The only other1 documented bases-loaded intentional walk was issued to the Cubs’ Bill “Swish” Nicholson on July 23, 1944. In the second game of a Sunday doubleheader, New York Giants manager Mel Ott had Nicholson put on in the top of the eighth inning, forcing in a run that tied the game, 10-10. Nicholson, who would finish second in MVP voting after leading the NL with 33 homers and 122 RBI, had already hit four homers in the doubleheader and one each on Friday and Saturday.
The Giants won the game, 12-10.
“[Fifty-four] years?” Olson said. “That’s pretty good.”
“I’ve heard about it, but I haven’t actually seen it,” Giants manager Dusty Baker said. “It was a gutsy move, but it worked. I don’t know if I would do it. Each man has to walk in his own shoes.”
“Just because it hasn’t been done isn’t a reason to do it or not do it,” Showalter said. “There’s only three or four people in the game I would consider it with, and Barry is one of them.”
It was not some instantaneous hunch. Showalter had anticipated the situation and even thought about issuing Bonds a free pass in the eighth, with the score 7-5 and a man on first.
“We’ve got a run to play with there [in the ninth] and [Olson’s] just about out of gas,” he said. “We’ve got a choice between one of the great players in the game and a guy who’s a very good player in Brent Mayne. I understand it was really unorthodox, but I had a lot of confidence ‘Oly’ could get out of it.
“What do you think has a better chance of happening: [Olson] walking another batter or Barry getting a base hit there?”
“I don’t even want to discuss it,” said Bonds.
Here’s what Showalter was facing. After walking J.T. Snow to load the bases, Olson had thrown 40 pitches. Ready in the bullpen were right-hander Russ Springer, who was not at full strength because of the flu, and lefty Efrain Valdez, who had pitched the previous two nights and was last in the majors in 1991.
Before that game, Bonds had faced Olson twice, walking him both times. Against Springer, Bonds was 0 for 4 with two walks and a strikeout. And he had never faced Valdez. Mayne, also a left-handed hitter, had never faced Valdez either.

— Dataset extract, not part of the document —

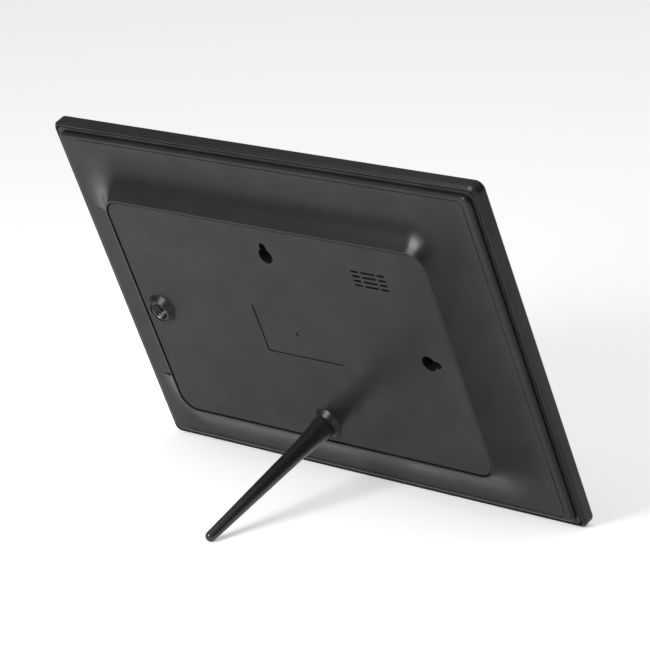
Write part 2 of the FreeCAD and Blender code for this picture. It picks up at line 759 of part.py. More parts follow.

Mayne was 2 for 6 against Olson before flying out and 1 for 5 with three strikeouts against Springer.
But Showalter had decided to go with Olson, despite his control problems and struggles with a wet mound, rather than a sick Springer or tired Valdez. And he didn’t want Bonds to tie the game with a hit.
“I’ve never seen it.” Showalter said of the run-scoring free pass. “I understand what the normal procedure is in most situations. But I don’t think anybody in our dugout thought anything positive was going to happen with Barry Bonds hitting. When I had a chance to bypass that possibility, we did.
“It’s a situation as a manager where you don’t ask a bench coach, you don’t ask a coach. It’s your decision. You don’t put somebody [else] on the spot.
“It doesn’t make me right or wrong because it worked,” he said. “I’ve made some moves in my career that I know in my heart were right but didn’t work on the field, because we’re dealing with human beings.”
“I gave it the triple take,” catcher Kelly Stinnett said. “I had to look three times to make sure what I was seeing. At the time, I thought, ‘Wow,’ but if you think about it, it’s playing the percentages. The guy’s going to score anyway if Bonds gets a single.”
Said Olson: “Buck had the confidence and faith in me to get the next guy out. I appreciate it. It was interesting.” Interesting? To say the least.
Ed Price covers the Arizona Diamondbacks for the Arizona Tribune Newspapers, serving suburban Phoenix. A version of this article appeared in the Tribune and is reprinted with permission of the author.
Notes
1 Research following the publication of this article has uncovered three instances of a bases-loaded intentional walk before Barry Bonds in 1998 — Bill Nicholson in 1944, Mel Ott in 1929, and Nap Lajoie in 1901.